The very first in the family to express an interest in winemaking was Fiacre Taillet, who made wines in Merfy as far back as 1400. Jump forward a few centuries and his descendant (another Fiacre) is doing the exact same thing. However this Fiacre was scrupulous in documenting his projects, from winemaking to the socio-political climate of the time, Fiacre left behind him a comprehensive view of what it meant to be a winemaker in the 18th century. This ritual stuck and each Taillet to come after Fiacre has kept written logs.
The current winemaker Alexandre Chartogne-Taillet has kept logs of his own since he took over in 2006. The double barrel surname is a result of the marriage of Marie Chartogne and Etienne Taillet in 1920, following which the estate was built to carry both of their names.

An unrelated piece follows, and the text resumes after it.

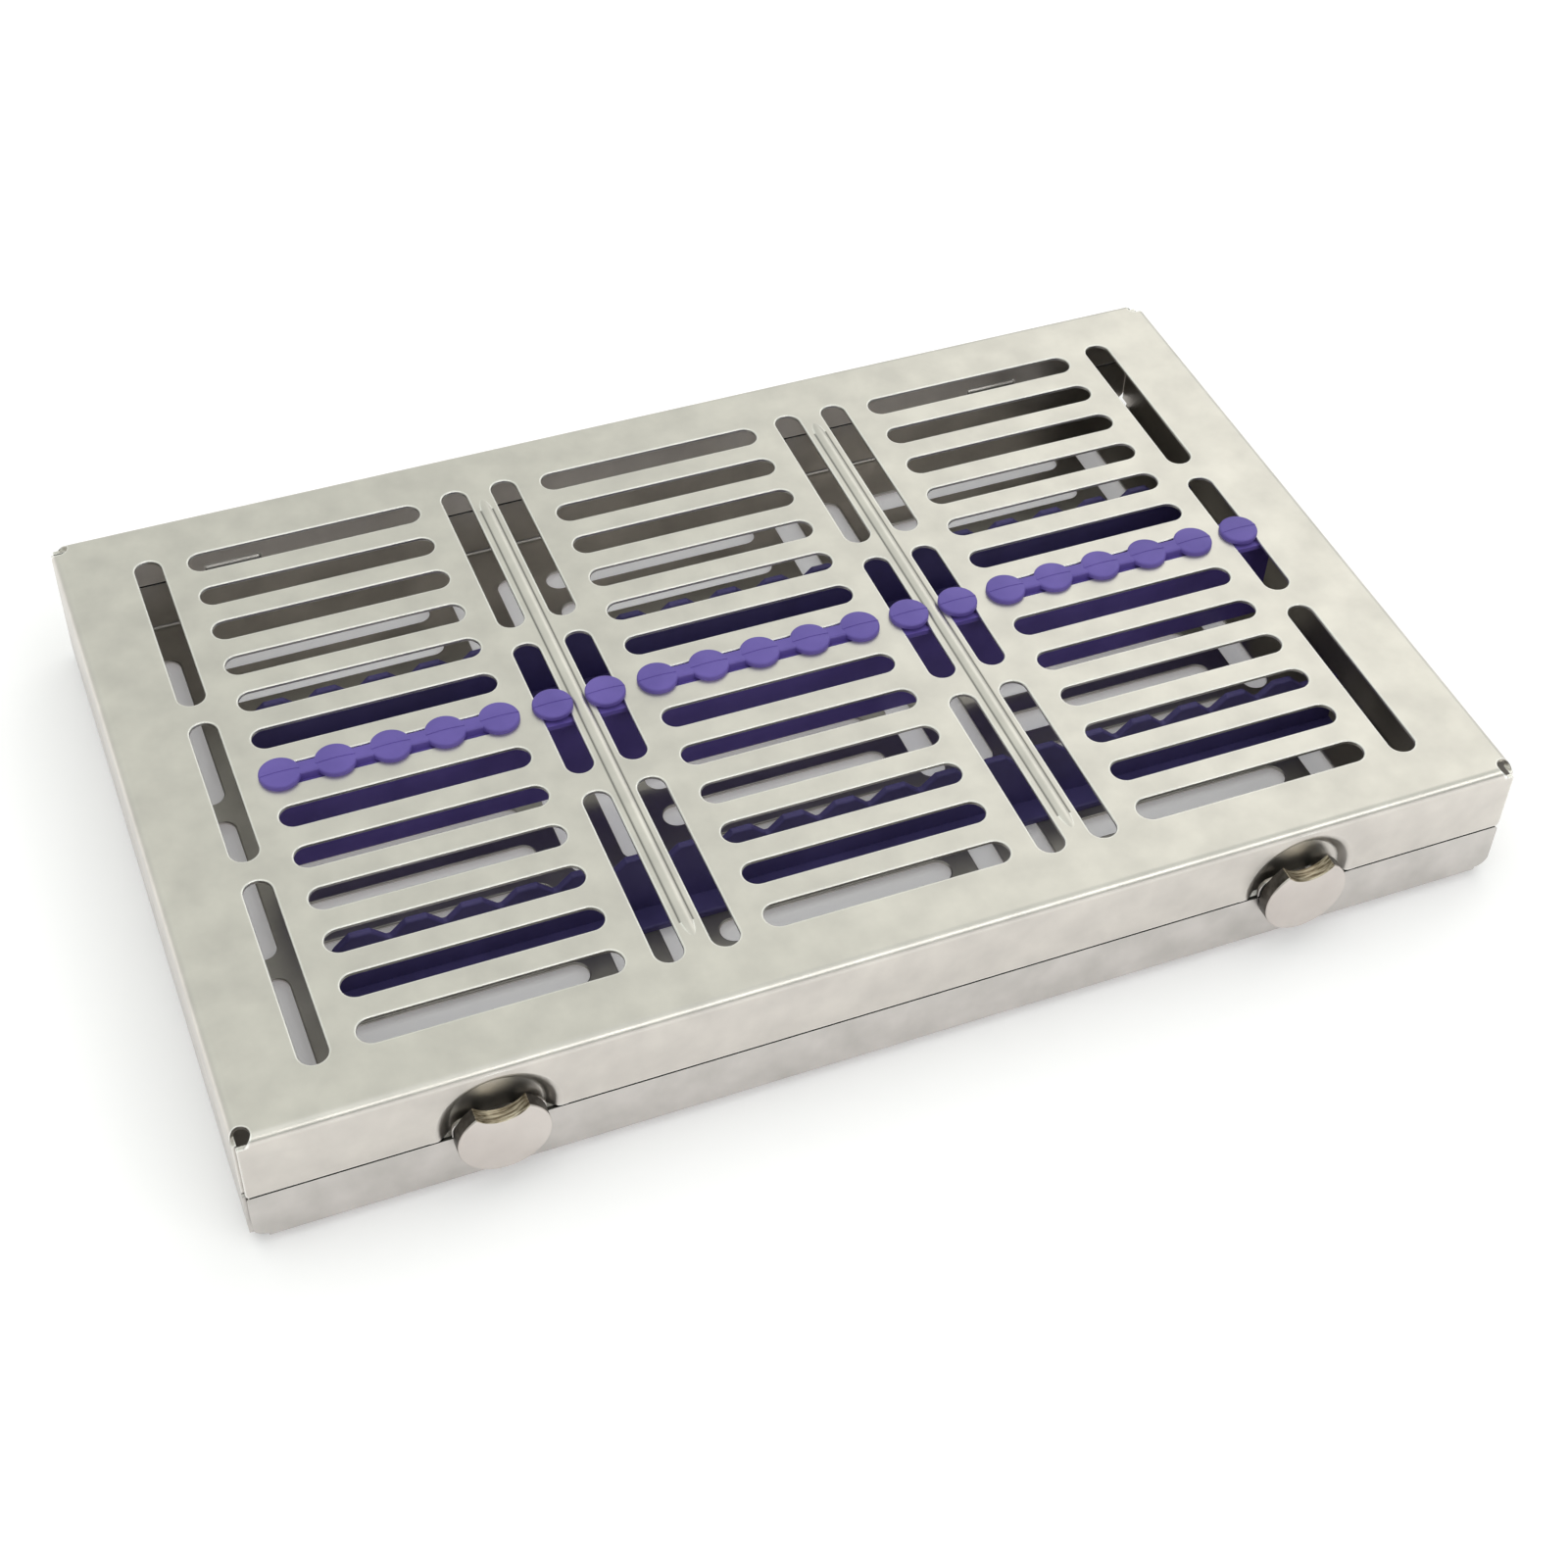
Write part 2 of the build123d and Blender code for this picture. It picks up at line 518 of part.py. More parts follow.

Alexandre worked alongside Anselme Selosse which has profoundly effected his style of winemaking today. Selosse was the pioneer of organic viniculture in Champagne and Alexandre certainly mirrors that spirit with his increasingly focused and pure wines.
The vineyards of Chartogne-Taillet are located on the Montagne de Reims, in an area long associated to winemaking. These hills were first cultivated with vines by the Romans, later being maintained by the monks of the Abbey if Saint-Thierry. Merfy is a village which has always been known for its exceptional wines, often served at the tables of kings. “What is unusual about Merfy is that we have clay and sand over chalk,” says Alexandre, “so the vines are living in two different environments. It’s important that the roots go deep into the ground in order to extract real minerality, and sometimes our roots go down more than 20 meters.”
The focus on family in winemaking is a common theme, however no more than at Chartogne-Taillet, with their tradition of handwritten logs which are passed down from generation to generation. Even one of their main cuvées “Fiacre” which is a blend of 60% Chardonnay and 40% Pinot Noir, from two neighbouring vineyards, is named after the man who began this impressive Champagne dynasty.